Unfortunately, given the wealth of material available, such laughs are too few and far between. Perhaps stone was keen to paint an even and fair portrait of Bush. This is a reasonable goal, but if he wanted to do that, he should have provided some insight into the man and for the most part he doesn't. His one point seems to be that George H W Bush prefered his other son Jeb. There may or may not be any truth in this, but it isn't enough to hang a whole film on. Worse, there are too many points the film makes no attempt to answer: what is it that Laura Bush sees in the man, how did he get to be in charge of the Texas baseball team, why was he pretty coherent and lucid it the Texas gubernatorial debates but not in the presidential ones?
Then there is Stone's propensity to play fast and loose with history. This is highly evident JFK, where Kevin Costner makes a final and fictional statement to the Warren commission. Here we see Colin Powell constantly cautioning against war in Iraq. Fair enough, but he then goes on to bat strongly for war at the UN, with no explanation as to why he made that choice. Perhaps it simply isn't known, but that makes things the more frustrating: what is the point as such films as this if not to attempt to understand such mysteries. Then Tony Blair crops up, in a fairly standard caricature by Ioan Gruffudd. The scene is the infamous Camp David meeting where Blair wore supposedly 'ball crunching' jeans, and wherein the too youthful looking Prime Minster cautions against war. I think I speak for all in Britian when I say WHAT THE [expletive deleted]. Now, whatever side of the war debate you may have been on here, one thing is certain: there was never the slightest doubt which side Blair was on. Lastly, there is the question of Bush and drink. He gives it up, but later in the film he can seen swigging a can of beer, which passes without comment. Is Stone suggesting he didn't give up booze completely or is this just a continuity error? I say lastly, but this list is by no means exhaustive.
Another problem is that he makes no effort to guide the viewer through the cast of thousands. While I had little trouble identifying the likes of Rove (an excellent Toby Jones) or Paul Wolfowitz (Dennis Boutsikaris), I did spend about half an hour wracking my brains as to who the other George n the Bush administration was before realising that it must be then CIA Director George Tenet (wonderfully played by Bruce McGill) and I'm a pretty close observer of American politics. Indeed, the cast is generally excellent, doing great impressions, from Brolin's Bush, through Dreyfuss's Cheyney, to Scott Glenn's Donald Rumsfeld. The only real weak link is the Condelezza Rice of Thandie Newton who spends the whole film in an annoying high-pitched scream of a voice.

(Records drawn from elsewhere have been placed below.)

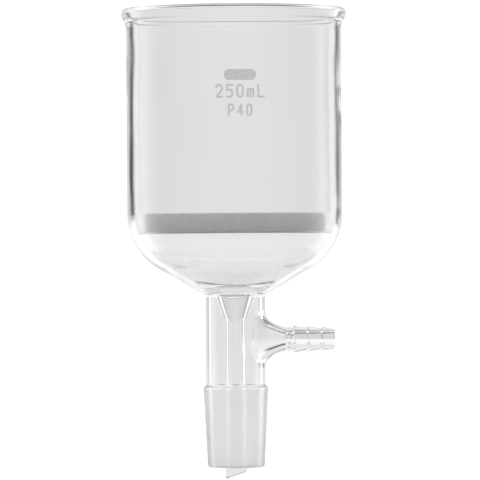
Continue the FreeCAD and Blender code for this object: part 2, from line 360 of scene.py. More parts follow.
@dataclass(frozen=True)
class Unevenness:
    """Slow changes of radius left by blowing and turning a tube by hand.

    The radius changes by depth times the sum of the swells. It fades to nothing at fade_low and
    fade_high, over the height fade, so that the piece still meets its neighbours.
    """

    depth: float
    fade_low: float
    fade_high: float
    fade: float = 6.0
    phase: float = 0.0

    def __call__(self, angle: np.ndarray, z: np.ndarray) -> np.ndarray:
        """The change of radius at each angle and height, in millimetres."""
        window = eased((z - self.fade_low) / self.fade) * eased((self.fade_high - z) / self.fade)
        swell = sum(size * np.sin(lobes * angle + start + sign * self.phase + z / pitch)
                    for size, lobes, start, sign, pitch in (term.value for term in Swell))
        return self.depth * window * swell


# ---------------- finishes


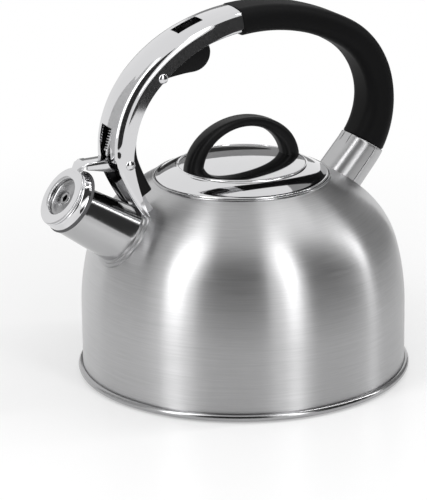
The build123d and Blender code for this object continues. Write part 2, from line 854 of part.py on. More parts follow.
def trigger():
    """Lever under the handle: finger blade, boss on its pin and a nose that presses the bar."""
    p = trigger_pivot
    low_start = (p.X + 1.0, 0, p.Z - trigger_boss)
    boss_top = (p.X, 0, p.Z + trigger_boss)
    boss_end = (p.X - trigger_boss, 0, p.Z)
    tip_low = blade_point(0.939, 0.207)
    middle = [blade_point(0.217, -0.152), blade_point(0.513, -0.082), blade_point(0.765, -0.033)]
    underside = Spline(low_start, *middle, tip_low)
    rest = Polyline(
        tip_low, blade_point(1.0, 0.478), blade_point(0.949, 1.0), blade_point(0.459, 0.848),
        boss_top, boss_end, low_start,
    )
    blade = extrude(make_face([underside, *rest.edges()]), trigger_width / 2, dir=(0, 1, 0), both=True)
    soft = [e for e in blade.edges() if abs(abs(e.center().Y) - trigger_width / 2) < 0.01]
    blade = fillet(soft, blade_rounding)
    boss = pin_cylinder(p, trigger_boss, trigger_width / 2)
    nose = trigger_nose()
    low = (nose.X + 1.4, 0, nose.Z - 0.6)
    high = (nose.X - 1.4, 0, nose.Z + 0.6)
    root = p.X - 1.0
    arm_face = make_face(Polyline((root, 0, p.Z + 3.0), (root, 0, p.Z - 4.0), low, high, close=True))
    arm = extrude(arm_face, bar_width / 2, dir=(0, 1, 0), both=True)
    tip = pin_cylinder(nose, nose_tip_radius, bar_width / 2)
    return blade + boss + arm + tip - pin_cylinder(p, pin_radius + pin_play, cut_reach)


def trigger_nose():
    """Centre of the trigger's nose."""
    return trigger_pivot + Vector(-nose_reach, 0, -nose_fall)


def push_bar():
    """Bent strip from under the trigger's nose down to the tail of the cap arm."""
    nose = trigger_nose()
    top = Vector(nose.X, 0, nose.Z - nose_tip_radius - bar_gap - bar_sheet / 2)
    bend = arm_station - bar_middle
    knee = station(front_route, trigger_station + bar_knee_share * (bend - trigger_station), -bar_offset)
    middle = station(front_route, bend, -bar_offset)
    foot = Vector(arm_pivot.X + bar_lever, 0, arm_pivot.Z + bar_sheet / 2 + bar_gap)
    low = foot + Vector(-bar_jog, 0, bar_jog_height)
    path = Polyline(top, knee, middle, low, foot + Vector(0, 0, bar_foot_height), foot)
    thick = trace(Plane.XZ.to_local_coords(path), line_width=bar_sheet)
    strip = extrude(Plane.XZ * thick, bar_width / 2, both=True)
    pad = Pos(top.X + 0.2, 0, top.Z) * Box(3.6, bar_width, bar_sheet)
    return strip + pad


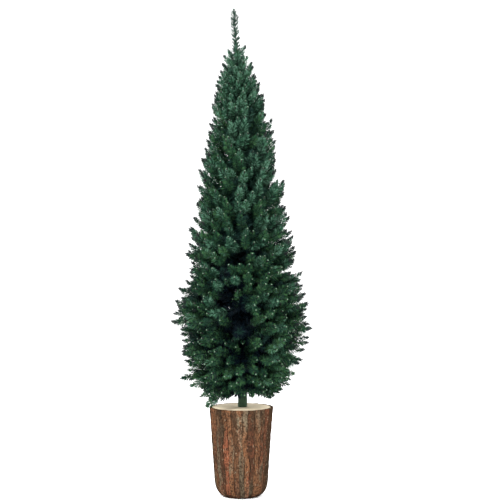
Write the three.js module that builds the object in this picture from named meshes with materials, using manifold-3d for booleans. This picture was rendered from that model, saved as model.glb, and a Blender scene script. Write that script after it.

None of which is to suggest this is a terrible film, it's perfectly watchable, rather that I can't really see the point of it. More so, why make such a film just months before the presidency and the story end? Stone himself doesn't have a clear idea where to end. A powerful and famous moment where Bush is asked at a press conference to list his mistakes and is unable to think of a single one seemed perfect, but the film rolled on. Instead Stone takes us to a dream sequence that recurs throughout the film with Bush in a baseball stadium. A ball is hit but vanishes, preventing him from catching it. I get the general metaphor, but it says nothing the earlier scene didn't say better, save, of course that the president quite likes baseball. Thanks for the insight!
The film does offer one insight though, but it isn't one that too many people are likely share. George Bush is shown ending all meetings with silence, which he, and perhaps some others, use to pray. This is interesting because I am a Quaker. Quakers worship mainly though sitting together in silence. When they hold business meetings, they start and end with silence, in part because it's a good way of bookending the meeting so that it doesn't continue after it has officially ended. Either way it was both fascinating and troubling to learn that I had something in common with this man for whom I have nothing but contempt.